Precompiled packages when $HOME is shared among different systems?

Hi,
I’m running julia on our clusters. At the moment, the user $HOMES are shared between 2 clusters, as they new one is phased in.

Now I’d like to run MPI applications in this configuration. For convenience, I’m using MPItrampoline: GitHub - eschnett/MPItrampoline: A forwarding MPI implementation that can use any other MPI implementation via an MPI ABI

I instantiate a small project and can run MPI programs on the old cluster:

rkube@nid00009:~/julia_envs/xgc_analysis_cori> cat Project.toml
name = "xgc_analysis_cori"
uuid = "b1d4e0b1-884e-40f9-9bb8-eab53f6d8b80"
authors = ["Ralph Kube <ralph_kube@gmx.net>"]
version = "0.1.0"

[deps]
ADIOS2 = "e0ce9d3b-0dbd-416f-8264-ccca772f60ec"
MPI = "da04e1cc-30fd-572f-bb4f-1f8673147195"

[extras]
MPIPreferences = "3da0fdf6-3ccc-4f1b-acd9-58baa6c99267"
rkube@nid00009:~/julia_envs/xgc_analysis_cori> ls
LocalPreferences.toml  Manifest.toml  Project.toml  src
rkube@nid00009:~/julia_envs/xgc_analysis_cori> cat src/01-mpi-hello.jl
# examples/01-hello.jl
using MPI
MPI.Init()

comm = MPI.COMM_WORLD
print("Hello world, I am rank $(MPI.Comm_rank(comm)) of $(MPI.Comm_size(comm))\n")
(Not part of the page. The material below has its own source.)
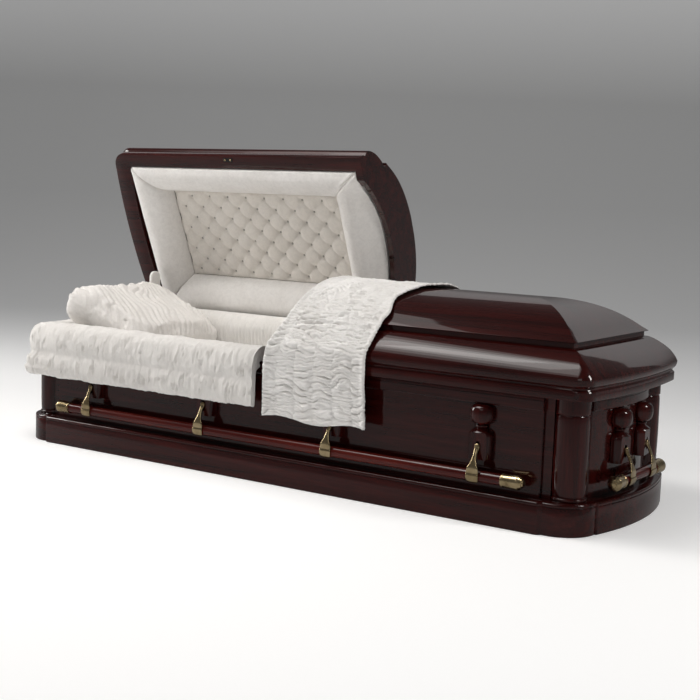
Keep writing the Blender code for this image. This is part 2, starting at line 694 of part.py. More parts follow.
def pillow_rings():
    rings = []
    for height, grow in ((-1.0, 0.50), (-0.75, 0.82), (-0.2, 1.0), (0.2, 1.0), (0.75, 0.82), (1.0, 0.45)):
        ring = []
        for i in range(16):
            turn = 2 * math.pi * i / 16
            cx = math.copysign(abs(math.cos(turn)) ** 0.6, math.cos(turn))
            cy = math.copysign(abs(math.sin(turn)) ** 0.6, math.sin(turn))
            ring.append((PILLOW_HALF_X * grow * cx, PILLOW_HALF_Y * grow * cy, PILLOW_HALF_Z * height))
        rings.append(ring)
    return rings


pillow = loft("pillow", pillow_rings(), "velvet")
pillow.data.transform(Matrix.Rotation(PILLOW_TILT, 4, "Y"))
pillow.data.transform(Matrix.Translation(PILLOW_CENTRE))

# Apron, a two-lobed gathered roll turned out over the top frame
APRON_SECTION = (
    (-0.035, 0.0025), (-0.045, 0.0245), (-0.020, 0.0445), (0.015, 0.0475), (0.048, 0.0325), (0.064, -0.0055),
    (0.063, -0.0405), (0.052, -0.0585), (0.064, -0.0755), (0.064, -0.1105), (0.052, -0.1315), (0.0425, -0.1255),
    (0.0420, -0.0605), (0.0400, -0.0255), (0.0220, -0.0155), (0.0220, 0.0025),
)


def apron(name, stations):
    rings = []
    for (x0, y0), (dx, dy) in stations:
        rings.append([(x0 + dx * out, y0 + dy * out, CASE_TOP + rise) for out, rise in APRON_SECTION])
    return loft(name, rings, "velvet")


front_stations = [((-0.024, -PANEL_Y), (0.0, -1.0)), ((-PANEL_X / 2, -PANEL_Y), (0.0, -1.0))]
front_stations.append(((-PANEL_X + 0.061, -PANEL_Y), (0.0, -1.0)))
front_stations.append(((-PANEL_X + GAP, -PANEL_Y), (-0.8, -0.8)))
apron("apron_front", front_stations)
head_stations = [((-PANEL_X, -PANEL_Y + GAP), (-0.8, -0.8)), ((-PANEL_X, -PANEL_Y + 0.070), (-1.0, 0.0))]
for share in (-0.54, 0.0, 0.54):
    bulge = PANEL_BOW * (1 - share * share)
    head_stations.append(((-PANEL_X - bulge, STILE_Y * share), (-1.0, 0.0)))
head_stations.append(((-PANEL_X, STILE_Y - 0.004), (-1.0, 0.0)))
apron("apron_head", head_stations)

# Throw laid over the head end of the foot lid
THROW_LIFT = 0.005
throw_line = []
for half_y in (0.200, 0.130, 0.060, 0.0, -0.060, -0.130, -0.200):
    throw_line.append((half_y, crown(abs(half_y))[1] + THROW_LIFT))
throw_line.append((-STEP_HALF_Y + 0.017, crown(STEP_HALF_Y - 0.017)[1] + THROW_LIFT + 0.003))
for out, rise in (
    (-0.064, 0.1490), (-0.032, 0.1180), (-0.004, 0.0860), (0.009, 0.0530),
    (0.009, -0.0020), (0.007, -0.0620), (0.006, -0.1320), (0.006, -0.1540),
):
    throw_line.append((-LID_HALF_Y - out, LID_BOTTOM + rise))


def throw_ring(x, low, high):
    under = []
    over = []
    for i, (y, z) in enumerate(throw_line):
        before = throw_line[max(i - 1, 0)]
        after = throw_line[min(i + 1, len(throw_line) - 1)]
        along = Vector((after[0] - before[0], after[1] - before[1])).normalized()
        out = Vector((along[1], -along[0]))
        under.append((x, y + out[0] * low, z + out[1] * low))
        over.append((x, y + out[0] * high, z + out[1] * high))
    return under + list(reversed(over))


throw_rings = [throw_ring(x, 0.001, 0.013) for x in (-0.022, 0.080, 0.190, 0.290, 0.372)]
loft("throw", throw_rings, "velvet")

# Fabric cover of the lid support, and the catch plate on the lid's front rim
cover_low = (-LINER - COLUMN_X + 0.020, PANEL_Y - 0.100, LID_BOTTOM + 0.002)
cover_high = (-COLUMN_X + 0.020, PANEL_Y - 0.050, LID_BOTTOM + 0.200)
box("lid_support_cover", cover_low, cover_high, "velvet", bevel=0.004)
PLATE_X = -0.502
plate_low = (PLATE_X - 0.020, -LID_HALF_Y + 0.010, LID_BOTTOM - 0.0012)
plate_high = (PLATE_X + 0.020, -LID_HALF_Y + 0.023, LID_BOTTOM - GAP / 3)
plate = box("catch_plate", plate_low, plate_high, "brass")
hinged(plate, HEAD_LID_OPEN)
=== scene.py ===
import json
from math import asin, atan, atan2, copysign, cos, exp, hypot, pi, radians, sin, sqrt

import bmesh
import bpy
from mathutils import Matrix, Vector, noise


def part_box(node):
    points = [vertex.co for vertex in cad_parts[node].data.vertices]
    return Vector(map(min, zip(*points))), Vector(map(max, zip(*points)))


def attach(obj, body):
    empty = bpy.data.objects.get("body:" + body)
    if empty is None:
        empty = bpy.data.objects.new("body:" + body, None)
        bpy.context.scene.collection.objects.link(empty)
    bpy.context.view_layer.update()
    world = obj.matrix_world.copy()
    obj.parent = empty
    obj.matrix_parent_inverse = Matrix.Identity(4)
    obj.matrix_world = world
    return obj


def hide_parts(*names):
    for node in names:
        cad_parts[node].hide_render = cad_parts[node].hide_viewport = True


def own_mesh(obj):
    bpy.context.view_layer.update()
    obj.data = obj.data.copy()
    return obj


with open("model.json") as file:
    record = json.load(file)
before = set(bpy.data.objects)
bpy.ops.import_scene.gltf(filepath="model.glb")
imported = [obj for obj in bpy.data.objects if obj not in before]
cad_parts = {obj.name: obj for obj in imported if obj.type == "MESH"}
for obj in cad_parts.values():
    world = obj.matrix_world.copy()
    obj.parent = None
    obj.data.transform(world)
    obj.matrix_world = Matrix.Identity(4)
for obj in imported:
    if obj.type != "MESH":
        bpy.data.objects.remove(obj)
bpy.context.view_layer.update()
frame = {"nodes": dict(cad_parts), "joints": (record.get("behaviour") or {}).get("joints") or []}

# Sizes read from the frame
rail_low, rail_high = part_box("top_frame")
wall_low, wall_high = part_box("case_walls")
foot_low, foot_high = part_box("foot_lid")
column_low, column_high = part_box("column_foot_front")
CASE_TOP, RAIL_BOTTOM, RAIL_Y = rail_high.z, rail_low.z, -rail_low.y
PANEL_Y, PANEL_END = -wall_low.y, wall_high.x
BASE_END, BASE_HALF_Y, BASE_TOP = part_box("base_frame")[1]
FOOT_CUT, LID_BOTTOM, CREST_Z = foot_low.x, foot_low.z, foot_high.z
HEAD_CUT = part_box("head_lid")[1].x
COLUMN_X = (column_low.x + column_high.x) / 2
COLUMN_Y = (column_low.y + column_high.y) / 2
COLUMN_RADIUS = (column_high.x - column_low.x) / 2

# Case plan. SIDE_BREAK is where the straight side of every plan has a point
SIDE_BREAK = 0.45
PANEL_BOW = 0.03
PANEL_X = PANEL_END - PANEL_BOW
STILE_X = 0.897
STILE_Y = 0.204
RECESS = 0.01
WALL = 0.025
RAIL_IN = 0.012
NOTCH_GAP = 0.0003
BASE_BOW = 0.031
BASE_WIDTH = 0.071
BASE_STEP = 0.002
BASE_HALF_X = BASE_END - BASE_BOW - BASE_STEP
BASE_BOARD_END = 0.912
PLINTH_RADIUS = 0.1
PLINTH_X = 0.932
PLINTH_Y = 0.234

# Balusters and handles
END_ARM_Y = 0.077
END_GAP = 0.0008
BALUSTER_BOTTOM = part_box("baluster_front_1")[0].z
BALUSTER_RADIUS = 0.037
BALUSTER_FLAT = 0.026
SLOT_WIDTH = 0.013
SLOT_BOTTOM = 0.186
SLOT_TOP = 0.222
SLOT_DEPTH = 0.014
BAR_RADIUS = 0.0155
BAR_OUT = 0.034
PIVOT_OUT = 0.027
BAR_Z = 0.129
TIP_LENGTH = 0.064
TIP_RADIUS = 0.0205
TIP_SOCKET = 0.014
ARM_SADDLE = 0.038

# Lids
LID_HALF_X = 1.035
LID_HALF_Y = 0.334
LID_BOW = 0.018
LID_WALL = 0.018
RIM_SIDE = 0.049
RIM_END = 0.067
RIM_HEIGHT = 0.022
STEP_HALF_X = 0.9565
STEP_HALF_Y = 0.262
CREST_HALF_X = 0.7136
CREST_DROP = 0.095
HEADER = 0.018
LEDGE = 0.008
ARCH_HALF = 0.258
ARCH_RISE = 0.094

joints = {joint["name"]: joint for joint in frame["joints"]}
LID_HINGE = Vector(joints["head_lid_hinge"]["pos_m"])
LID_OPEN = radians(max(joints["head_lid_hinge"]["range_deg"]))
SWUNG = Matrix.Translation(LID_HINGE) @ Matrix.Rotation(-LID_OPEN, 4, "X") @ Matrix.Translation(-LID_HINGE)


# Materials
def wire(tree, made, inputs):
    """Gives a node its inputs: plain values, or sockets to link."""
    for key, value in inputs.items():
        if isinstance(value, bpy.types.NodeSocket):
            tree.links.new(value, made.inputs[key])
        else:
            made.inputs[key].default_value = value


def node(tree, kind, inputs=None, **settings):
    made = tree.nodes.new("ShaderNode" + kind)
    for key, value in settings.items():
        setattr(made, key, value)
    wire(tree, made, inputs or {})
    return made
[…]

rkube@nid00009:~/julia_envs/xgc_analysis_cori> srun -n 4 $HOME/software/julia-1.8.1/bin/julia --project=. src/01-mpi-hello.jl 
Hello world, I am rank 0 of 4
Hello world, I am rank 3 of 4
Hello world, I am rank 1 of 4
Hello world, I am rank 2 of 4

When I do exactly the same on the new cluster, julia tries to access the MPI libraries installed in the old system and the program crashes:

rkube@nid005276:~/julia_envs/xgc_analysis_pm> srun -n 4 $HOME/software/julia-1.8.1/bin/julia --project=. src/01-mpi-hello.jl 
ERROR: LoadError: InitError: could not load library "/opt/cray/pe/mpt/7.7.19/gni/mpich-gnu/8.2/lib/libmpich"


Stacktrace:
/opt/cray/pe/mpt/7.7.19/gni/mpich-gnu/8.2/lib/libmpich.so: cannot open shared object file: No such file or directory
Stacktrace:
  [1] dlopen(s::String, flags::UInt32; throw_error::Bool)
    @ Base.Libc.Libdl ./libdl.jl:117
  [2] dlopen
    @ ./libdl.jl:116 [inlined]
  [3] __init__()
    @ MPI ~/.julia/packages/MPI/08SPr/src/MPI.jl:66
  [4] _include_from_serialized(pkg::Base.PkgId, path::String, depmods::Vector{Any})
    @ Base ./loading.jl:831
  [5] _require_search_from_serialized(pkg::Base.PkgId, sourcepath::String, build_id::UInt64)
    @ Base ./loading.jl:1039
  [6] _require(pkg::Base.PkgId)
    @ Base ./loading.jl:1315
  [7] _require_prelocked(uuidkey::Base.PkgId)
    @ Base ./loading.jl:1200
  [8] macro expansion
    @ ./loading.jl:1180 [inlined]
  [9] macro expansion
    @ ./lock.jl:223 [inlined]
 [10] require(into::Module, mod::Symbol)
  [1] dlopen(s::String, flags::UInt32; throw_error::Bool)
    @ Base ./loading.jl:1144
during initialization of module MPI
in expression starting at /global/u2/r/rkube/julia_envs/xgc_analysis_pm/src/01-mpi-hello.jl:2

Does anyone have an idea how to separate julia installations for multiple systems?

Set JULIA_DEPOT_PATH to separate directories.

But from what I can gather from the error message, that shouldn’t have much to do with the depot. What version of MPI.jl are you using?

Hmm, perhaps one might want to use shared environments and have the environments in the depots. Then you can have different LocalPreferences.toml in each depot.

Thanks for the help. I’m solving the problem by

  1. Setting JULIA_DEPOT_PATH in my .bashrc based on the cluster I’m logging in to:
case $LOGIN_HOST in
    "cluster1")
        : 
        export JULIA_DEPOT_PATH = "${HOME}/.julia_host1"
        ;;
    "cluster2")
        : 
        export JULIA_DEPOT_PATH = "${HOME}/.julia_host2"
        ;;
esac

Then I’m installing MPI.jl on each cluster using the system’s MPI library .

Then I can set up environments on each cluster as usual.